The cross-party Select Committee on Members' Interests has agreed in private this week that the work, paid for by Hillsdown Holdings as part of a two-day show for European farm ministers last September, should have been registered. It did so despite Mr Gummer's protests that overall he ended up out of pocket in hosting the show.
A draft report on his failure to declare the interest is due to be agreed by the committee next week. The reprimand will be seized on by Labour as a further example of the arrogance of power among ministers after 14 years in government - the central theme of a speech last week by John Smith, the Labour leader, to which he intends to return.
The finding will be an added embarrassment for the Government after the committee last month found that Norman Lamont, the Chancellor, broke 'a fundamental maxim' over MPs' interests - 'if in doubt register, or at least consult the registrar' - over the pounds 18,000 he received for legal fees from anonymous Conservative party sources. In that report the committee went out of its way to underline that ministers are just as much subject to the rules as other MPs. The rules require members to declare any material benefit 'which a member may receive which might be thought to affect his conduct as a member or influence his actions, speeches or vote in Parliament'.
The work on the pond was undertaken by Hillsdown Holdings, owners of Buxted Chickens and one of Britain's biggest food companies, as an example of environmental restoration. Adas, the farm advisory service, reportedly drew up the specifications for the work but did not charge Hillsdown.
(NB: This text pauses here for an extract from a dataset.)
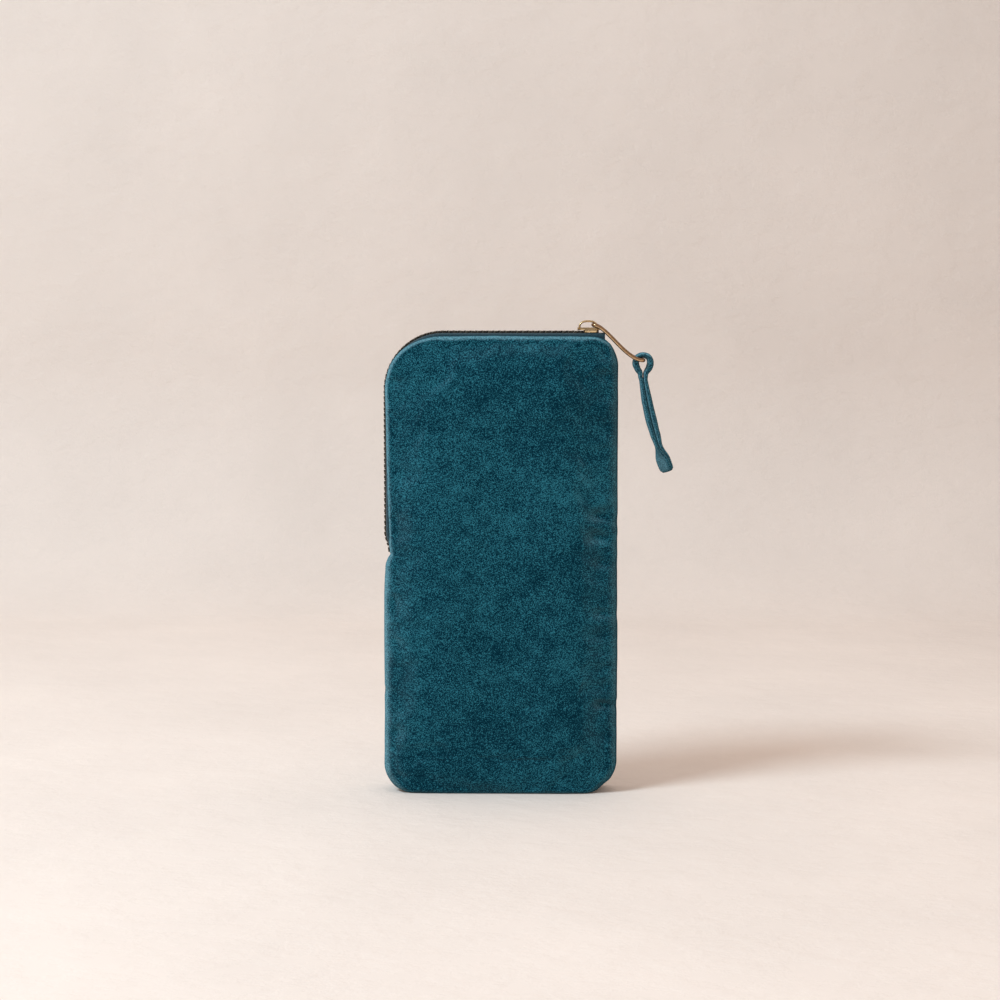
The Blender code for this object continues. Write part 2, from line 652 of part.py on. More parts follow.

Parliamentary answers show Hillsdown spent pounds 2,600 on a marquee and on the landscaping and restoration of the pond.
Both Mr Gummer and the Prime Minister's office vigorously defended the improvements when they became public knowledge in December, insisting there had been no impropriety.
Mr Gummer is understood to have entered a lengthy defence to the committee, insisting he did not obtain any advantage from the visit by EC colleagues, for which he made his home and an adjoining field available at no charge.